Weakness reference
CWE-23

Relative Path Traversal

Relative path traversal occurs when an application constructs file paths using user-supplied input without properly validating or sanitizing relative path…

01Summary

Relative path traversal occurs when an application constructs file paths using user-supplied input without properly validating or sanitizing relative path sequences like ../. An attacker can use these sequences to navigate outside the intended directory and access, modify, or delete files elsewhere on the system. This weakness is particularly dangerous in web applications, file managers, and any system that dynamically builds file paths based on user input.

02How It Happens

The vulnerability arises when an application concatenates user input directly into a file path without checking for directory traversal sequences. For example, if a web application accepts a filename parameter and constructs a path like uploads/ + user_input, an attacker can supply ../../etc/passwd to escape the uploads directory. The application may also fail to canonicalize paths (convert them to their absolute, normalized form) before validation, allowing bypass of simple string-matching checks. Relative paths are particularly problematic because they're context-dependent — the same input behaves differently depending on the current working directory.

03Real-World Impact

Successful exploitation can lead to unauthorized file access, allowing attackers to read sensitive configuration files, source code, or private data. In write scenarios, attackers may overwrite critical application files, inject malicious code, or corrupt system files. On shared hosting or multi-tenant systems, an attacker might access files belonging to other users or applications. The severity depends on the application's file permissions and what files exist in parent directories, but the potential for data breach or system compromise is significant.

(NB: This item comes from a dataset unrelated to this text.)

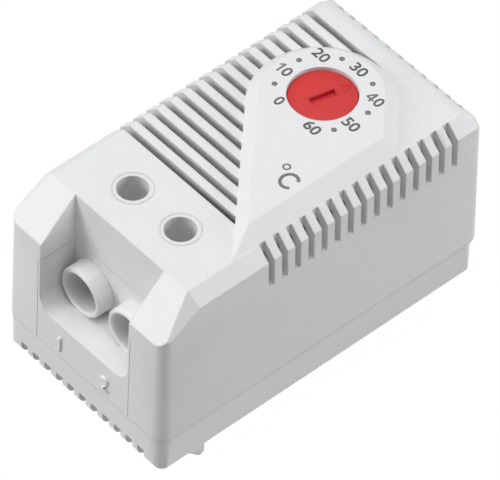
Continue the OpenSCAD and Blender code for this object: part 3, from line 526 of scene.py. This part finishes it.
def terminal_numbers():
    for text, x, width in TERMINAL_NUMBERS:
        bm = fitted_glyphs(text, TERMINAL_NUMBER_BOLD, width, TERMINAL_NUMBER_H)
        for v in bm.verts:
            v.co = Vector((v.co.x + x * MM, (FRONT_Y + RAISED_SINK) * MM, v.co.y + TERMINAL_NUMBER_Z * MM))
        thicken(bm, Vector((0, -(RAISED + RAISED_SINK) * MM, 0)))
        # The lighter plastic is a painted highlight on the raised strokes
        finish_mesh(f"terminal_number_{text}", bm, RAISED_MARK_PAINTED_HIGHLIGHT, "housing")


# The faint raised ring round each screwdriver hole
RING_R = 3.05
RING_W = 0.25
RING_RISE = 0.03
RING_STEPS = 64


def hole_rings():
    for side in ("left", "right"):
        x, y, z = (c / MM for c in MOUNTS[f"screw_access_{side}"]["pos_m"])
        levels = (z - PRINT_SINK, z + RING_RISE)
        ring = arc_band((x, y), (RING_R, RING_R), RING_W, (0, FULL_TURN), RING_STEPS, levels)
        finish_mesh(f"hole_ring_{side}", ring, COVER, "housing")


# The dial's raised pointer, beyond the far end of its slot, and the slot's rim and floor.
# A point is given by its distance along the slot and across it, from the dial's centre.
SLOT_ANGLE = 76.7
POINTER = [(4.35, 0.0), (3.05, 0.95), (3.05, -0.95)]
POINTER_INSIDE = [(4.08, 0.0), (3.17, 0.68), (3.17, -0.68)]
POINTER_RISE = 0.06
# Half length and half width of the rim, of its opening and of the floor
RIM = (2.2, 0.65)
RIM_INSIDE = (2.02, 0.47)
SLOT_FLOOR = (1.97, 0.42)
RIM_RISE = 0.03
SLOT_DEPTH = 0.6
SLOT_FLOOR_THICKNESS = 0.04


def rectangle(half_l, half_w):
    return [(half_l, half_w), (-half_l, half_w), (-half_l, -half_w), (half_l, -half_w)]


def on_dial(point, z):
    """The place, in metres, of a point along and across the slot, at the level z."""
    along, across = point
    a = math.radians(SLOT_ANGLE)
    x = along * math.cos(a) - across * math.sin(a)
    y = DIAL_Y + along * math.sin(a) + across * math.cos(a)
    return x * MM, y * MM, z * MM


def dial_band(name, outside, inside, rise):
    """A raised closed band between two outlines on the dial's face."""
    low, high = DIAL_Z - PRINT_SINK, DIAL_Z + rise
    sections = []
    for out, inn in zip(outside, inside):
        sections.append([on_dial(out, low), on_dial(out, high), on_dial(inn, high), on_dial(inn, low)])
    finish_mesh(name, band(sections, closed=True), DIAL, "dial")


def dial_details():
    dial_band("dial_pointer", POINTER, POINTER_INSIDE, POINTER_RISE)
    dial_band("dial_slot_rim", rectangle(*RIM), rectangle(*RIM_INSIDE), RIM_RISE)
    bm = bmesh.new()
    bm.faces.new([bm.verts.new(on_dial(point, DIAL_Z - SLOT_DEPTH)) for point in rectangle(*SLOT_FLOOR)])
    thicken(bm, Vector((0, 0, SLOT_FLOOR_THICKNESS * MM)))
    finish_mesh("dial_slot_floor", bm, SLOT_RED, "dial")


scale_marks()
unit_marks()
terminal_numbers()
hole_rings()
dial_details()


# Floor, sky, lamps and camera, in metres

# Colours for the light, and the floor's half width
WHITE = (1, 1, 1, 1)
FLOOR_GREY = (0.5, 0.5, 0.5, 1)
FLOOR_HALF = 3.0
# The floor's white, and the share of it that covers the shadow
FLOOR_WHITE = 1.05
FLOOR_WHITE_SHARE = 0.94
SKY = 0.06
# Lamps: place, side of the square and power in watts, and the point that they all aim at
LAMPS = {
    "key_light": ((-0.02, -0.02, 0.95), 0.7, 6.3),
    "left_light": ((-0.50, -0.70, 0.42), 0.5, 5.0),
    "right_light": ((0.66, 0.62, 0.3), 0.4, 3.85),
}
LAMP_AIM = (0, 0, 0.02)
# The camera fitted to the photograph: place, turn in degrees, lens in millimetres and near clipping
CAMERA_PLACE = (0.45855, -0.42872, 0.72245)
CAMERA_TURN = (41.790, -1.391, 48.426)
CAMERA_LENS = 486.3
CAMERA_CLIP = 0.01


def seen(owner):
    """Gives 1 to what the camera sees, also in gloss or glass, and 0 to the light that the object gets."""
    path = add(owner, "ShaderNodeLightPath", -600)
    so_far = path.outputs["Is Camera Ray"]
    for ray, x in (("Is Glossy Ray", -350), ("Is Transmission Ray", -200)):
        larger = add(owner, "ShaderNodeMath", x)
        larger.operation = "MAXIMUM"
        link(owner, so_far, larger.inputs[0])
        link(owner, path.outputs[ray], larger.inputs[1])
        so_far = larger.outputs[0]
    return so_far


def mixed(owner, factor, plain, white, out):
    """Shows the plain shader where the factor is 0 and the white one where it is 1."""
    mix = add(owner, "ShaderNodeMixShader", 300)
    link(owner, factor, mix.inputs[0])
    link(owner, plain.outputs[0], mix.inputs[1])
    link(owner, white.outputs[0], mix.inputs[2])
    link(owner, mix.outputs[0], out.inputs[0])


def floor_material():
    """A matte grey for the light, which the camera sees as white with a faint shadow."""
    mat = emptied(bpy.data.materials.new("floor"))
    matte = add(mat, "ShaderNodeBsdfDiffuse", Color=FLOOR_GREY)
    glow = add(mat, "ShaderNodeEmission", 0, 200, Strength=FLOOR_WHITE)
    share = add(mat, "ShaderNodeMath", -50)
    share.operation = "MULTIPLY"
    share.inputs[1].default_value = FLOOR_WHITE_SHARE
    link(mat, seen(mat), share.inputs[0])
    mixed(mat, share.outputs[0], matte, glow, add(mat, "ShaderNodeOutputMaterial", 600))
    return mat


def make_floor():
    h = FLOOR_HALF
    mesh = bpy.data.meshes.new("floor")
    mesh.from_pydata([(-h, -h, 0), (h, -h, 0), (h, h, 0), (-h, h, 0)], [], [(0, 1, 2, 3)])
    mesh.materials.append(floor_material())
    floor = bpy.data.objects.new("floor", mesh)
    SCENE.collection.objects.link(floor)


def make_sky():
    """A faint white sky for the light, which the camera sees as white."""
    world = emptied(bpy.data.worlds.new("studio"))
    SCENE.world = world
    sky = add(world, "ShaderNodeBackground", Color=WHITE, Strength=SKY)
    white = add(world, "ShaderNodeBackground", 0, 200, Color=WHITE)
    mixed(world, seen(world), sky, white, add(world, "ShaderNodeOutputWorld", 600))


def make_lamps():
    for name, (place, size, power) in LAMPS.items():
        lamp = bpy.data.lights.new(name, "AREA")
        lamp.shape = "SQUARE"
        lamp.size = size
        lamp.energy = power
        obj = bpy.data.objects.new(name, lamp)
        obj.location = place
        obj.rotation_euler = (Vector(LAMP_AIM) - Vector(place)).to_track_quat("-Z", "Y").to_euler()
        SCENE.collection.objects.link(obj)


def make_camera():
    data = bpy.data.cameras.new("camera")
    data.lens = CAMERA_LENS
    data.clip_start = CAMERA_CLIP
    camera = bpy.data.objects.new("camera", data)
    camera.location = CAMERA_PLACE
    camera.rotation_euler = Euler([math.radians(a) for a in CAMERA_TURN])
    SCENE.collection.objects.link(camera)
    SCENE.camera = camera


make_floor()
make_sky()
make_lamps()
make_camera()
SCENE.view_settings.view_transform = "Standard"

04Vulnerable & Fixed Patterns

Vulnerable pattern
import os

def serve_file(filename):
    base_dir = "/var/www/uploads"
    file_path = os.path.join(base_dir, filename)
    with open(file_path, 'r') as f:
        return f.read()

# Called with user input from a web request
user_file = request.args.get('file')
content = serve_file(user_file)

Why it's vulnerable:
The code concatenates user input directly into the file path without validating for ../ sequences. An attacker can supply ../../etc/passwd to read files outside the intended directory.

Fixed pattern
import os

def serve_file(filename):
    base_dir = "/var/www/uploads"
    file_path = os.path.abspath(os.path.join(base_dir, filename))
    
    # Verify the resolved path is still within the base directory
    if not file_path.startswith(os.path.abspath(base_dir)):
        raise ValueError("Path traversal attempt detected")
    
    with open(file_path, 'r') as f:
        return f.read()
Vulnerable pattern
<?php
$base_dir = "/var/www/uploads";
$filename = $_GET['file'];
$file_path = $base_dir . "/" . $filename;

if (file_exists($file_path)) {
    echo file_get_contents($file_path);
}
?>

Why it's vulnerable:
User input from $_GET is directly appended to the base directory path. An attacker can supply ../../etc/passwd to traverse outside the uploads folder.

Fixed pattern
<?php
$base_dir = "/var/www/uploads";
$filename = $_GET['file'];
$file_path = realpath($base_dir . "/" . $filename);

// Verify the resolved path is within the base directory
if ($file_path === false || strpos($file_path, realpath($base_dir)) !== 0) {
    die("Access denied");
}

if (file_exists($file_path)) {
    echo file_get_contents($file_path);
}
?>

05Prevention Checklist

Canonicalize all file paths
using functions like os.path.abspath() (Python) or realpath() (PHP) before any file operation, then verify the resolved path stays within the intended directory.
Allowlist acceptable filenames
— if possible, maintain a whitelist of permitted files or filename patterns rather than trying to blacklist dangerous sequences.
Reject paths containing ../ or ..\\
as a defense-in-depth measure, even after canonicalization.
Use basename() or equivalent
to strip directory components from user input if only the filename is needed, not the full path.
Run the application with minimal file system permissions
— use a dedicated user account with access only to necessary directories, limiting damage if traversal succeeds.
Log and alert on path traversal attempts
— monitor for ../ sequences in file-related parameters and flag them as suspicious activity.

06Signs You May Already Be Affected

Check your web server and application logs for requests containing ../, ..%2f, or similar encoded traversal sequences in file parameters. Review file access logs for unexpected reads of sensitive files (e.g., configuration files, /etc/passwd equivalents) from your application's process. If you find unauthorized files in your uploads or working directories, or if configuration files show unexpected modification times, investigate whether path traversal was used to plant or modify them.